Sie betonte, beide Institutionen seien unabhängig: „Damit eignen sie sich zunächst einmal besser, unpopuläre Maßnahmen anzuordnen.“ Als Richterin am Bundesverfassungsgericht könnte sie diese Situation für ihre politischen Anliegen nutzen.
SPD schlägt zwei Verfassungsrichterinnen vor
Das Bundesverfassungsgericht besteht aus insgesamt 16 Richtern, die sich jeweils auf zwei Senate aufteilen. Drei Richter werden derzeit ausgetauscht. Zwei davon darf die SPD vorschlagen: Kaufhold und Brosius-Gersdorf.
Die CDU/CSU hat für einen der drei das Vorschlagsrecht.

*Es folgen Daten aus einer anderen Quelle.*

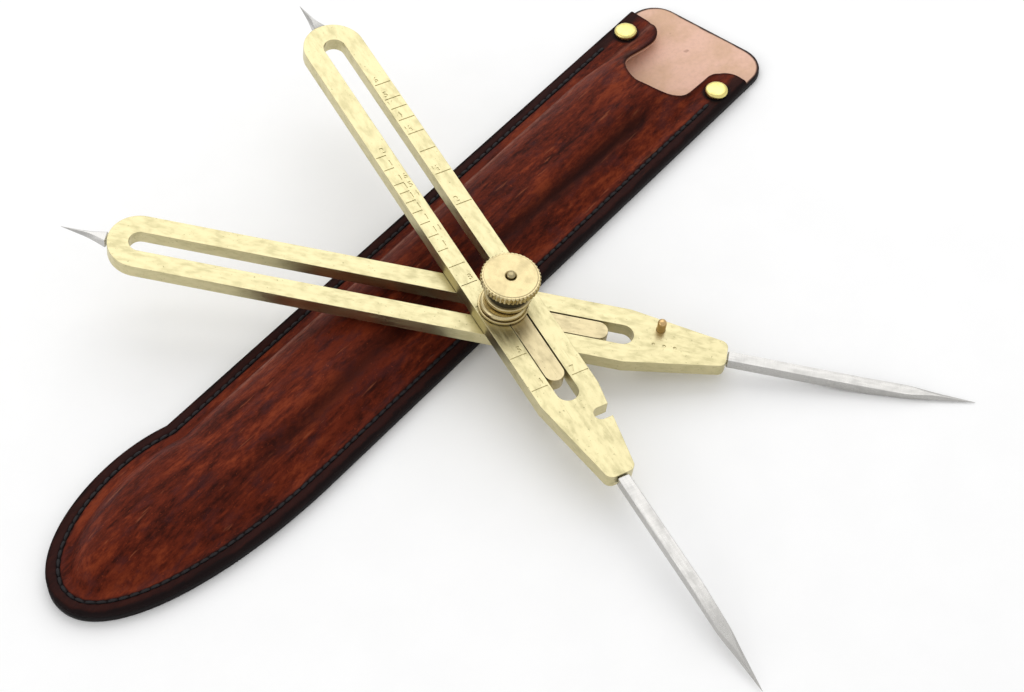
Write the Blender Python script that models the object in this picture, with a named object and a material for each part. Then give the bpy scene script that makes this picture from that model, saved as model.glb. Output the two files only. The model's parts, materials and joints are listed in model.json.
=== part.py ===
"""Proportional dividers lying open across their stitched leather sheath.

Two slotted brass legs cross at a clamped pivot that slides along both slots. Each leg carries
a long and a short steel point, and a peg on the lower leg seats in a notch of the upper leg
when the dividers close. The sheath is a flat back panel and a wet-moulded front panel, sewn
round the sides and toe and riveted at the two corners of its mouth.

Frame: origin at the centre of the sheath's flat underside, +X along the sheath towards its
mouth, +Z up. Metres.
"""

import math

import bmesh
import bpy
from mathutils import Matrix, Vector

GAP = 0.0003                    # clearance between pieces that meet
CUTTER_RUN = 0.0010             # how far a cutter runs on past the face it cuts

# Dividers: u is the distance from the short tip, v the distance across the leg
TIP_TO_TIP = 0.240
PIVOT_U = 0.117                 # where the pivot stands on both legs
LEG_WIDTH = 0.017
LEG_THICK = 0.0040
BRASS_U = (0.0123, 0.1752)      # the brass between the two steel points
TAPER_U = 0.1490                # the sides start to close in here
END_WIDTH = 0.0084
END_ROUND = 0.0022
SLOT_WIDTH = 0.0060
SLOT_U = (0.0179, 0.1507)
LEG_INNER = GAP / 2             # height of a leg's inner face from the plane between the legs
LEG_OUTER = LEG_INNER + LEG_THICK

POINT_WIDTH = 0.0032
POINT_THICK = 0.0030
POINT_RELIEF = 0.0300           # a long point thins from here, which keeps it off the table
POINT_GRIND = 0.0180            # and narrows from here
TIP_HALF = 0.00012
TANG_WIDTH = 0.0022
TANG_THICK = 0.0020
TANG_STEP = 0.00005             # length of the step from a point's tang to its full section
LONG_SOCKET_U = 0.1650
SHORT_TANG = 0.0039

PEG_U, PEG_V = 0.1573, 0.0039
PEG_RADIUS = 0.0012
PEG_HEIGHT = 0.0036             # above the lower leg's face
PEG_DEPTH = 0.0025
NOTCH_WIDTH = 0.0036

SLIDER_WIDTH = 0.0055
SLIDER_BACK = 0.0090            # from the pivot towards the short points
SLIDER_FRONT = 0.0270           # from the pivot towards the long points
STUD_RADIUS = 0.0018
STUD_HEAD_RADIUS = 0.0040
STUD_HEAD_THICK = 0.0008
STUD_PROUD = 0.0008
WASHER_THICK = 0.0008
WASHER_RADIUS = 0.0066
COLLAR_THICK = 0.0011
COLLAR_RADII = (0.0062, 0.0060, 0.0055)             # from its foot to its top
COLLAR_HEIGHTS = (0.0, 0.0006, COLLAR_THICK)
RING_BORE = 0.0039              # washer and collar are loose on the stud
RING_OFFSET = (0.0006, -0.0015, 0.0)                # and have slid to one side
NUT_TOP = 0.0111                # above the upper leg's outer face
NUT_RADIUS = 0.00775
KNURL_HEIGHT = 0.0025
NECK_RADIUS = 0.0050
NECK_HEIGHT = 0.0042
FLANGE_RADIUS = 0.00615
FLANGE_FILLET = 0.0002
EDGE_BREAK = 0.0004             # broken edge of the knurl and the stud's head

# Pose of the dividers over the sheath
PIVOT_AT = Vector((0.0010, -0.0277, 0.01446))
LOWER_BEARING = math.radians(-60.46)
UPPER_BEARING = math.radians(-111.74)
TIP_HEIGHT = 0.0005             # the plane between the legs, where the long tips meet the table

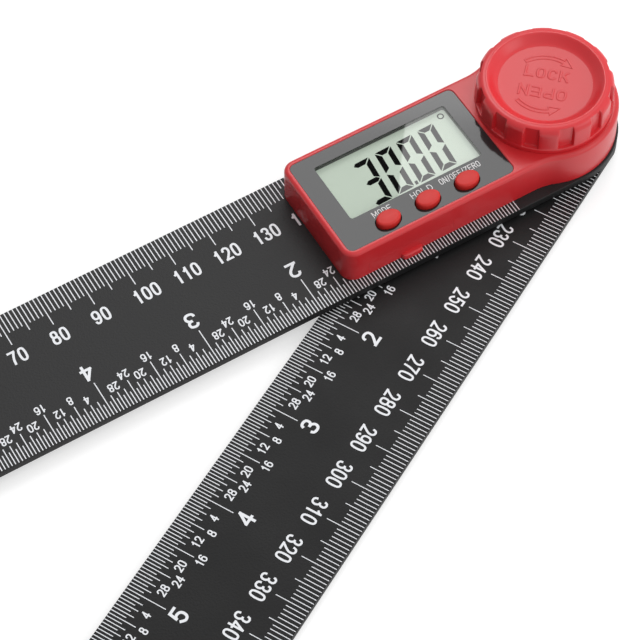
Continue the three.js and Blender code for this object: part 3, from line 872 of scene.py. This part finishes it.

Nachdem der Bundesverwaltungsrichter Robert Seegmüller von den anderen Parteien als zu konservativ abgelehnt worden war, weil er vor sieben Jahren durchblicken ließ, Zurückweisungen an den Grenzen könnten vom Europarecht gedeckt sein, hat die Union nun den Bundesarbeitsrichter Günter Spinner nominiert. Er gilt nach heutigen Maßstäben als politisch unbelastet.